= Jantra (musician) =

Sudanese musician

Jantra (جنتره) is a Sudanese musician known for his style of rhythmic dance music, called "Jagala" or "Jaglara" music. Jantra's music is influenced by Astro-Nubian electronic sounds and is associated with the Fashaga underground scene in Sudan.

== Biography ==
Jantra, his stage name that means "craziness" in Arabic, was born in Fashaga, Al Qadarif state, Sudan.

Jantra began his career by performing in street parties in his hometown near the Sudan-Ethiopia border. He developed a small following. His instrument is a modified blue Yamaha Motif keyboard, adapted for Sudanese melodies. He incorporates a USB stick with tuned sounds into his performances, which include live production and DJing, and freestyling melodies.

Jantra's music combines traditional Sudanese elements with modern electronic sounds. Tracks like "Gadima," "Makhafi," "Ozali," and "Shabal" fuse African rhythms and synth patterns. His style of music is called "Jagala" or "Jaglara" music. Jantra's music is influenced by Astro-Nubian electronic sounds and is associated with the Fashaga Underground scene in Sudan.

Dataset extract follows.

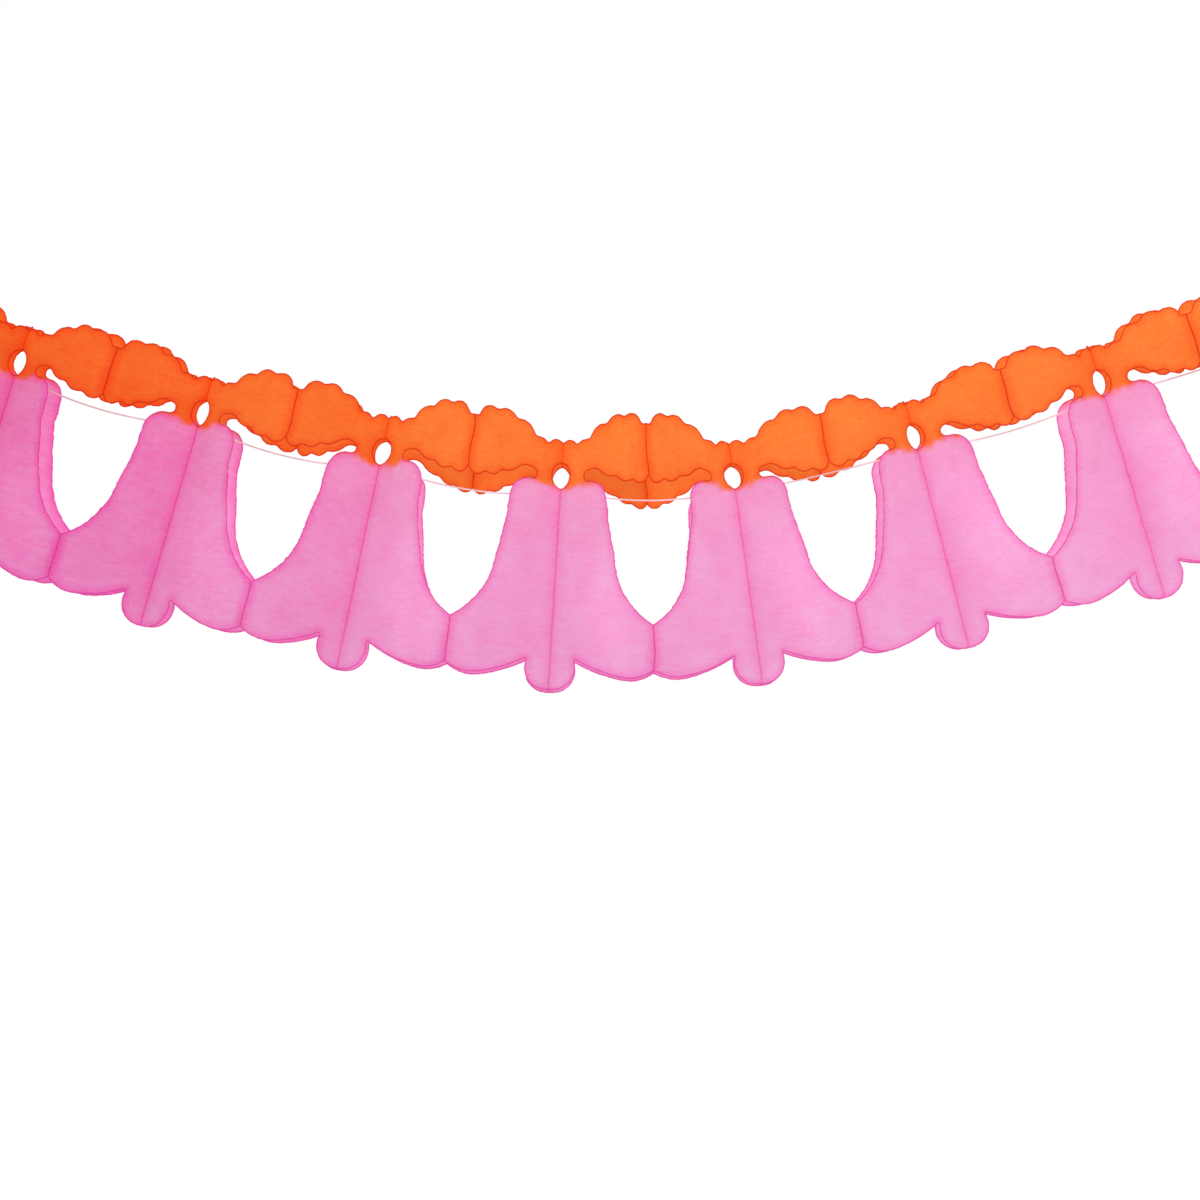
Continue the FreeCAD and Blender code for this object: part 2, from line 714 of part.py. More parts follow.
def check(parts):
    """Every object of the document is up to date, and every sub-part is a sound solid."""
    doc.recompute()
    for item in doc.Objects:
        if "Invalid" in item.State or "Error" in item.State:
            raise RuntimeError(f"{item.Name} failed: {item.State}")
    for item in parts:
        shape = item.Shape
        if shape.isNull() or not shape.isValid() or len(shape.Solids) != 1 or shape.Volume <= 0:
            raise RuntimeError(f"{item.Label} is not a sound solid")


def write(parts):
    os.makedirs("parts", exist_ok=True)
    for item in parts:
        item.Shape.exportStep(f"parts/{item.Label}.step")


parts = []
for cell in range(1, CELLS + 1):
    parts.append(add_sheet(cell, 1, f"cell_{cell}_left_sheet"))
    parts.append(add_sheet(cell, -1, f"cell_{cell}_right_sheet"))
parts.append(add_card(0, -1, "left_end_card"))
parts.append(add_card(CELLS, 1, "right_end_card"))
parts.append(add_thread("thread"))
for hand, name in ((-1, "left"), (1, "right")):
    parts.append(add_whipping(hand, f"{name}_loop_whipping"))
    parts.append(add_stop_knot(hand, f"{name}_stop_knot"))
check(parts)
write(parts)
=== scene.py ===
"""Looks of the paper bell garland: dyed tissue sheets, end cards and thread.

The sheet's own sizes are in millimetres, as it lies flat; what is placed in the scene is in metres.
"""
import math

import bpy
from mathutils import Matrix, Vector, noise
from mathutils.geometry import delaunay_2d_cdt
from mathutils.kdtree import KDTree


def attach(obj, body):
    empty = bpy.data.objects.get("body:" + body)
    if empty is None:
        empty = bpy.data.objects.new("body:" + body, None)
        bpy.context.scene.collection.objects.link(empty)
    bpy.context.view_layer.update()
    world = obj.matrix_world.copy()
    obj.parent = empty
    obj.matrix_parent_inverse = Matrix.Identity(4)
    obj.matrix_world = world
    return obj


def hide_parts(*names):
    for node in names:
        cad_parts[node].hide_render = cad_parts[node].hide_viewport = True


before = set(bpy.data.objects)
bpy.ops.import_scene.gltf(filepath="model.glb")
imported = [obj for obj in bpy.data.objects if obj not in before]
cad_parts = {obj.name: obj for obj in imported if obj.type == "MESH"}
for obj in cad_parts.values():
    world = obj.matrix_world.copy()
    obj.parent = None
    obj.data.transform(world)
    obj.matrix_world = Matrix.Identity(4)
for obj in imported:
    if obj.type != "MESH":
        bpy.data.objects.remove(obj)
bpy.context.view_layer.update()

MM = 0.001
TOUCH = 1e-3
FRONT = -1
BACK = 1

# ---- sizes of the flat sheet, as in the part's source ------------------------------------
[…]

Vik Sohonie, founder of the indie label Ostinato Records, came across Jantra's music during the first COVID lockdown in 2020 while he was exploring Sudanese music on YouTube. Some of Jantra's performances had received millions of views, but the comment sections were primarily in Sudanese Arabic. After a year of searching, Sohonie was able to contact Jantra, and he and his label producer Janto Koite visited Khartoum in 2021 to meet and record Jantra.

They recorded and released Jantra's album Synthesized Sudan: Astro-Nubian Electronic Jaglara Dance Sounds from the Fashaga Underground through Ostinato Records. The album received positive reviews.